EXERCISE PROMPT:
Exactly the lines from the start of the data through the line containing "DIPPER_STEPS = 32" should be output, with both ends kept and nothing added.

---------- DATASET EXCERPT ----------

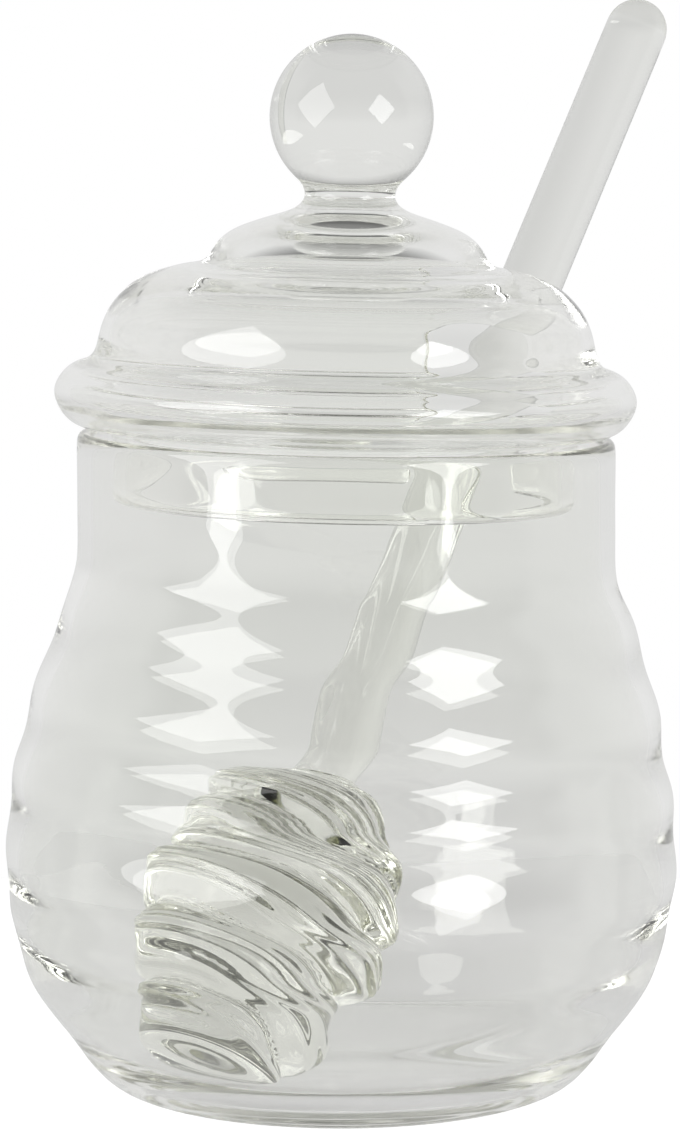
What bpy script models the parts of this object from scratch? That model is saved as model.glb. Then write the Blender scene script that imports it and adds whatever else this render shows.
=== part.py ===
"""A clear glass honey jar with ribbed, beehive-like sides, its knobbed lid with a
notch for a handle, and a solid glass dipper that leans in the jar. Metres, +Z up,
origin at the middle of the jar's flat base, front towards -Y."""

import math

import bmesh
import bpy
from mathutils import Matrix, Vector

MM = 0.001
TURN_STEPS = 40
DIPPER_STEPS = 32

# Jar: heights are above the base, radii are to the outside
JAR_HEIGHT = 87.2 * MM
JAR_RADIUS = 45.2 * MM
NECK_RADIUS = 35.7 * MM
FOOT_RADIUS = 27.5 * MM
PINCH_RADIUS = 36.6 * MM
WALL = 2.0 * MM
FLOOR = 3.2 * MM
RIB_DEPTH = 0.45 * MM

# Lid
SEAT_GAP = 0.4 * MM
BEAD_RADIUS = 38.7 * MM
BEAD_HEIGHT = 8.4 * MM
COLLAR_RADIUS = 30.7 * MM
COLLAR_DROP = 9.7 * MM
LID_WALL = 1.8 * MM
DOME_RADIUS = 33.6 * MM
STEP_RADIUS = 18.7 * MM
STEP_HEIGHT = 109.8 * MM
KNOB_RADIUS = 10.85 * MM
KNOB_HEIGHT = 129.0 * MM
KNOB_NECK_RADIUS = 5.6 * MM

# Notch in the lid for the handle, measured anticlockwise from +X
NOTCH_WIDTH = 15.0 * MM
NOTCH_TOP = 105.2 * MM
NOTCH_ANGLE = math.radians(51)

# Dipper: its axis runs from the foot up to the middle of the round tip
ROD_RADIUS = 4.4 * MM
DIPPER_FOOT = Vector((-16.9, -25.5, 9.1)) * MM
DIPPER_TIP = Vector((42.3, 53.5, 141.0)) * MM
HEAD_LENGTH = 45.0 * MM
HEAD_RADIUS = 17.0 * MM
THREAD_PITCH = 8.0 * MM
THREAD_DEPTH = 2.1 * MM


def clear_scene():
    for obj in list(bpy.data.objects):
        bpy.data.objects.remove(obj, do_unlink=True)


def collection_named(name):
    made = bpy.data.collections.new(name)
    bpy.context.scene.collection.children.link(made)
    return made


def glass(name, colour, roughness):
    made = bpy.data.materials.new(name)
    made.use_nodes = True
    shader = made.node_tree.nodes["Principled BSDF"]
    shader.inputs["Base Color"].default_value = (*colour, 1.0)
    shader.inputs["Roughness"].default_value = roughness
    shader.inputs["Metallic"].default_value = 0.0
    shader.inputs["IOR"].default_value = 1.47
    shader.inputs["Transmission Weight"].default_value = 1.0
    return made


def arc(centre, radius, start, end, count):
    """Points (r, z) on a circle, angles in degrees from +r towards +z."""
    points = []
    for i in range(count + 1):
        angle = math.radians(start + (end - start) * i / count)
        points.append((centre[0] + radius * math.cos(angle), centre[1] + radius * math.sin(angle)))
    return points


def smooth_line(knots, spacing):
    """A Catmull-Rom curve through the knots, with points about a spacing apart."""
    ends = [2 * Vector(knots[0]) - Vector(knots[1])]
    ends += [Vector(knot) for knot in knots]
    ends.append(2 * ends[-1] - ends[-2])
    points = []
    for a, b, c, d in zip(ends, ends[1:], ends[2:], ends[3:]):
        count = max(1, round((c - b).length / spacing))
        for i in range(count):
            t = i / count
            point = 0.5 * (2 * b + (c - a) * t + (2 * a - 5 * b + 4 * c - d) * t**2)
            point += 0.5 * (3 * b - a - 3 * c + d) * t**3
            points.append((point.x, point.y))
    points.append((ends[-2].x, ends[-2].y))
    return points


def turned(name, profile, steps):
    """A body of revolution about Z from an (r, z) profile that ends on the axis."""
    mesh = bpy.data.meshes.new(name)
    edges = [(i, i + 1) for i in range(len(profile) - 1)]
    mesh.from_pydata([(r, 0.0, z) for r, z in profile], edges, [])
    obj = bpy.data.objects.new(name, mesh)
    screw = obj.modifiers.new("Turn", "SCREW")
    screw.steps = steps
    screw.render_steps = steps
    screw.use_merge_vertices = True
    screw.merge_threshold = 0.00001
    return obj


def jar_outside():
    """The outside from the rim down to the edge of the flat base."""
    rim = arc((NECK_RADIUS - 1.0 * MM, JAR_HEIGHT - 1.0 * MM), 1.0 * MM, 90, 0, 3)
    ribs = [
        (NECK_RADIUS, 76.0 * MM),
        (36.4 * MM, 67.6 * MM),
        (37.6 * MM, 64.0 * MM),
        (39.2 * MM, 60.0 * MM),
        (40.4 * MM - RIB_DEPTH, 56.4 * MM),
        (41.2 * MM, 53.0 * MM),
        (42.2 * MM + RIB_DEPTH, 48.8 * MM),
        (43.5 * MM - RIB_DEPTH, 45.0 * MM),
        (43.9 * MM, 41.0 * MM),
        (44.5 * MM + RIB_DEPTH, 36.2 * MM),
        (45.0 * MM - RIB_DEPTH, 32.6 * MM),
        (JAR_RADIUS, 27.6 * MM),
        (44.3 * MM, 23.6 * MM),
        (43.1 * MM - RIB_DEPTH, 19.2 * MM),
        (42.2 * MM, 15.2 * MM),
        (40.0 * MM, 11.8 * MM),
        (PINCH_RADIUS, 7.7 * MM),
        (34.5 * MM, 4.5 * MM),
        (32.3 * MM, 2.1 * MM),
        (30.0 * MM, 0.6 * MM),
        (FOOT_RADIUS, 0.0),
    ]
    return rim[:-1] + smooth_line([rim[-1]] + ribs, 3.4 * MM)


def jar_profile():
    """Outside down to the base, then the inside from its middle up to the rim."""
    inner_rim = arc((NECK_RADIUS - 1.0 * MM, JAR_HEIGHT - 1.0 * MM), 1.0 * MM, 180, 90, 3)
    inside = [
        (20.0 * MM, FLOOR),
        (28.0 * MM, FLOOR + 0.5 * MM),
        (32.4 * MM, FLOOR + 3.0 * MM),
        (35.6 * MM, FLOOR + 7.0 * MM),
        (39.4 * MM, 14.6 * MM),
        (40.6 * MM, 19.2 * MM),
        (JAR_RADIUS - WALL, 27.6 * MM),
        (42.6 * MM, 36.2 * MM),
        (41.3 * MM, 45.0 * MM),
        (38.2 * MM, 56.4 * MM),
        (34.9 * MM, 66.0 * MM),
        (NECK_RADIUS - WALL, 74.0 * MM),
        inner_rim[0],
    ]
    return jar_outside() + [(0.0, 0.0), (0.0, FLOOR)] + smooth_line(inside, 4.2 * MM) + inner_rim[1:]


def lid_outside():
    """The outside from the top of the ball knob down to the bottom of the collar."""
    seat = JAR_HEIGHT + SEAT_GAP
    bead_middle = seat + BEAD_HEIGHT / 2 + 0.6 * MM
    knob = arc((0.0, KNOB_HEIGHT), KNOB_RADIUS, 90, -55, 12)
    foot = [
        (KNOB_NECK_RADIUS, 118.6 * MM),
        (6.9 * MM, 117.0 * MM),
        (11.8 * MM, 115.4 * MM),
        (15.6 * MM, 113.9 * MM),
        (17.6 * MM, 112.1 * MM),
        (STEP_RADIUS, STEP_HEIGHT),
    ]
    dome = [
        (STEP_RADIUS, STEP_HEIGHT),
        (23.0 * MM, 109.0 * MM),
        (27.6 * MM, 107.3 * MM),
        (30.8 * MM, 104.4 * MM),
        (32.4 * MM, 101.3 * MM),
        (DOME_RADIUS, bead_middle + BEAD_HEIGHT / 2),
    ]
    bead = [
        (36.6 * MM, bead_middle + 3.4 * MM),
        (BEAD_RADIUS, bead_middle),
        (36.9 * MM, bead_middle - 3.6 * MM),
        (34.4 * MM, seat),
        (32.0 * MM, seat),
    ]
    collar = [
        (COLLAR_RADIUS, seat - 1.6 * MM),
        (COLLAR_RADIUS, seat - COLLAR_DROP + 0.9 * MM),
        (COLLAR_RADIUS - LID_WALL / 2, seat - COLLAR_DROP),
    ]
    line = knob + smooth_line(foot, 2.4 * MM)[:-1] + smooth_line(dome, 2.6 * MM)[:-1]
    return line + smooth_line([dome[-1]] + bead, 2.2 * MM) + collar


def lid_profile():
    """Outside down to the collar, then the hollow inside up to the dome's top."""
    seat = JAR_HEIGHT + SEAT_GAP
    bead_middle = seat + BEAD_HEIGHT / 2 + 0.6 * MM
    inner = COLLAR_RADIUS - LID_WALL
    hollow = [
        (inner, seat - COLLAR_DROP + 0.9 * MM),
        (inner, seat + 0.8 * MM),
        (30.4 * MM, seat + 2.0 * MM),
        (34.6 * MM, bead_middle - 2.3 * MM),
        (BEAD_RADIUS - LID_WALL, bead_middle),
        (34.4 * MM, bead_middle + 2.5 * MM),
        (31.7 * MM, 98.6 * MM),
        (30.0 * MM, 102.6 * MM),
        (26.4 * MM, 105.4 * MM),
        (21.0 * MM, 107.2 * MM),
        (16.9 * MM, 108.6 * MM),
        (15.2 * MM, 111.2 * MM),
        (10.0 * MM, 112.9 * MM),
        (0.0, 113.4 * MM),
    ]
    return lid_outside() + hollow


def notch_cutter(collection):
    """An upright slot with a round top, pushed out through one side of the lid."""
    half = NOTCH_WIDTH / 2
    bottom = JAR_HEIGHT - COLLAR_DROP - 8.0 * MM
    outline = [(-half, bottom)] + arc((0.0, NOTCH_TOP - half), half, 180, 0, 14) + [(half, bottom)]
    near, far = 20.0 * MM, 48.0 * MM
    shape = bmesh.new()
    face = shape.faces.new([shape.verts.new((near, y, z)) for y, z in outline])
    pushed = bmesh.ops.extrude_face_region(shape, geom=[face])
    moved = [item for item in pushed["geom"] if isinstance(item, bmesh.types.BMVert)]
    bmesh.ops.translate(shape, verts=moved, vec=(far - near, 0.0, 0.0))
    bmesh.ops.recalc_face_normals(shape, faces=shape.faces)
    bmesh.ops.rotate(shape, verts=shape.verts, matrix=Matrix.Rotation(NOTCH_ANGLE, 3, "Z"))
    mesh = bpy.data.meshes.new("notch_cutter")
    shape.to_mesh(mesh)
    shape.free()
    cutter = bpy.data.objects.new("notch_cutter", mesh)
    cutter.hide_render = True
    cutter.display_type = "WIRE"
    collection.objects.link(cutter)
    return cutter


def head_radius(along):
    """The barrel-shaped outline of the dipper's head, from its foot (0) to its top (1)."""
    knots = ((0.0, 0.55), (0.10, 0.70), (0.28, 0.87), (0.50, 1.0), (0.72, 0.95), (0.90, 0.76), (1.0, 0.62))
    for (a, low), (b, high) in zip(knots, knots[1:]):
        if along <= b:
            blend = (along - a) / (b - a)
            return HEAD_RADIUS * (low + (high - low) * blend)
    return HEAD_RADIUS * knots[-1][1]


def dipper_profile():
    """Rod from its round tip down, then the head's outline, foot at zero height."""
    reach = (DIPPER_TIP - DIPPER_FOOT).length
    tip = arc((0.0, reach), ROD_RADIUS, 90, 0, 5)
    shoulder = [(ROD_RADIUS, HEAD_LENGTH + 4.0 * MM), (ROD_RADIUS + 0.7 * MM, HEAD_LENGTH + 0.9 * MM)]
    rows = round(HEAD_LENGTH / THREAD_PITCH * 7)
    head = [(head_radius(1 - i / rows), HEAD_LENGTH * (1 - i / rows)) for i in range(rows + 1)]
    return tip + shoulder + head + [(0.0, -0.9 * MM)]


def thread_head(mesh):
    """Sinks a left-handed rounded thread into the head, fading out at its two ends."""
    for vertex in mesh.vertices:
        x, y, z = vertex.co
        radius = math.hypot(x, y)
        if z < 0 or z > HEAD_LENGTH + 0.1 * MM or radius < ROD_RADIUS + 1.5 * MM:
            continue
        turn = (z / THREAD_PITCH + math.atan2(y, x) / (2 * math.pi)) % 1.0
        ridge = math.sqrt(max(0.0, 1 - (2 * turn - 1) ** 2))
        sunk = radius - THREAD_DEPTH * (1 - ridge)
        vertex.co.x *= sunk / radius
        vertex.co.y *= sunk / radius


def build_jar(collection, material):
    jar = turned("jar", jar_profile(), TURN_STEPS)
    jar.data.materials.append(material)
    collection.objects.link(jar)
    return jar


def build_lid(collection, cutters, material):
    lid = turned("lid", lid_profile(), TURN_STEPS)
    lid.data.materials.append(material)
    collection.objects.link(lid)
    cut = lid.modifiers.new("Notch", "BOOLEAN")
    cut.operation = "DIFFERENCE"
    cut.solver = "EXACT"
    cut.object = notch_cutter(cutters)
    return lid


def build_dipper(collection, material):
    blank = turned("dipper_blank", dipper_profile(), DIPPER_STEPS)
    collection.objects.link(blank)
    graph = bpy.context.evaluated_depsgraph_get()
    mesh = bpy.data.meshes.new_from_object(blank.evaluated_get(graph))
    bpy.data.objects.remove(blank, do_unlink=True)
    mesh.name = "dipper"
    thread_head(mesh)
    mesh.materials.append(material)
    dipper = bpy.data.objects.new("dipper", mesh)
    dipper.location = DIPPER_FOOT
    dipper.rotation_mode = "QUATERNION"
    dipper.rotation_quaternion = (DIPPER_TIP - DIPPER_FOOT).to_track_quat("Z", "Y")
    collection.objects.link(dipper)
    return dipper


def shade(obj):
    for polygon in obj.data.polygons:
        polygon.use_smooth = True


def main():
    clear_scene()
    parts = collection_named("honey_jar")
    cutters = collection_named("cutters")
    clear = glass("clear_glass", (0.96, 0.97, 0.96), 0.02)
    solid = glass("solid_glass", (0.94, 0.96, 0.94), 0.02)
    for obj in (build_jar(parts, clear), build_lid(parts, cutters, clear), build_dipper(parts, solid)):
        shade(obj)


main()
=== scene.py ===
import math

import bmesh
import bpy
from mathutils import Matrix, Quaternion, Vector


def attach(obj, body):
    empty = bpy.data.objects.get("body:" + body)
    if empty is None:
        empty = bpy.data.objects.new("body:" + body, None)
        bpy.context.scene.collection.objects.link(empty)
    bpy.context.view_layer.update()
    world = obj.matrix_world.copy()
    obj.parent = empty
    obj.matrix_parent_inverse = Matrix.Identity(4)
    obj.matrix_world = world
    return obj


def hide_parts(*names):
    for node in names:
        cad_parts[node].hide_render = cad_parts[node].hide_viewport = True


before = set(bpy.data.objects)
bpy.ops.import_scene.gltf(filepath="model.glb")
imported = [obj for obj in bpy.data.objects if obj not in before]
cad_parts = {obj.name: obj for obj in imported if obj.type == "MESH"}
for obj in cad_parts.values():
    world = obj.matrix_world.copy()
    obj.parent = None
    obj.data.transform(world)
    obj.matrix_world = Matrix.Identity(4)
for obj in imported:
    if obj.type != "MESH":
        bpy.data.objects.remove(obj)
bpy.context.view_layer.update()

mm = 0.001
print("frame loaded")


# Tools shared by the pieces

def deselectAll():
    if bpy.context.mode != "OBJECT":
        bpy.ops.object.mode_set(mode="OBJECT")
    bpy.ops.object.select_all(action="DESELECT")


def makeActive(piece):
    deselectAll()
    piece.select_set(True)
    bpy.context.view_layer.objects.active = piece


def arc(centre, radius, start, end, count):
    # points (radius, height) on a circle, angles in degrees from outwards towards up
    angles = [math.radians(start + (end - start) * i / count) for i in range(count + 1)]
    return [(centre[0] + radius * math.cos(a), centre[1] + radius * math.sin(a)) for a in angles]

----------

TASK RESPONSE:
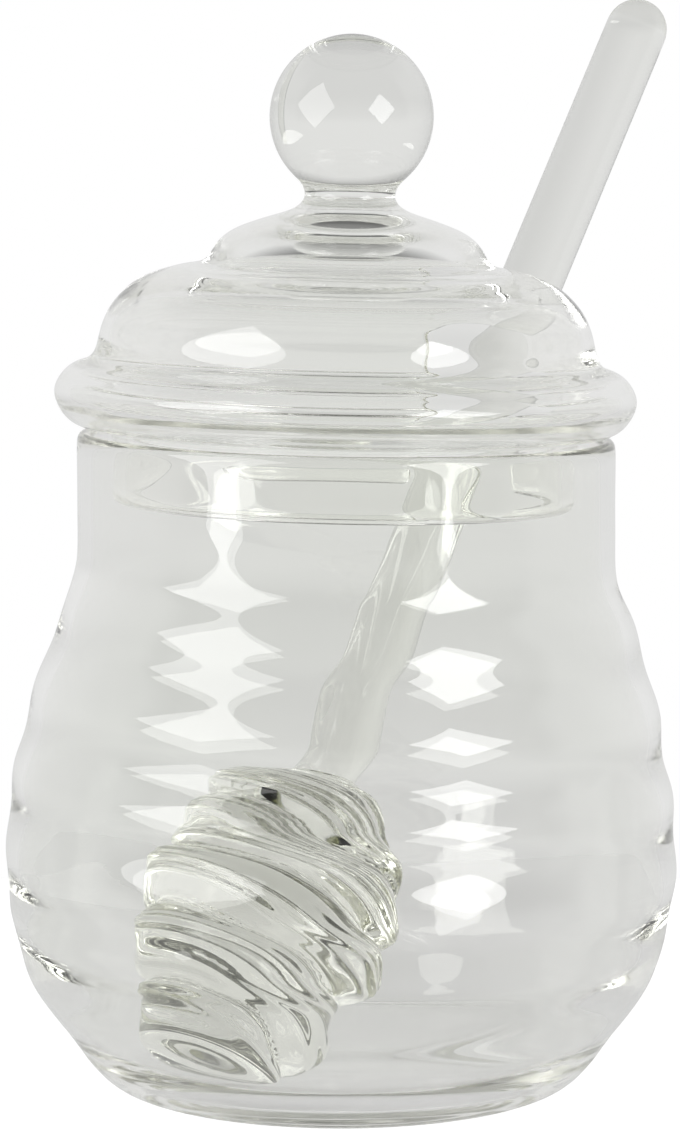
What bpy script models the parts of this object from scratch? That model is saved as model.glb. Then write the Blender scene script that imports it and adds whatever else this render shows.
=== part.py ===
"""A clear glass honey jar with ribbed, beehive-like sides, its knobbed lid with a
notch for a handle, and a solid glass dipper that leans in the jar. Metres, +Z up,
origin at the middle of the jar's flat base, front towards -Y."""

import math

import bmesh
import bpy
from mathutils import Matrix, Vector

MM = 0.001
TURN_STEPS = 40
DIPPER_STEPS = 32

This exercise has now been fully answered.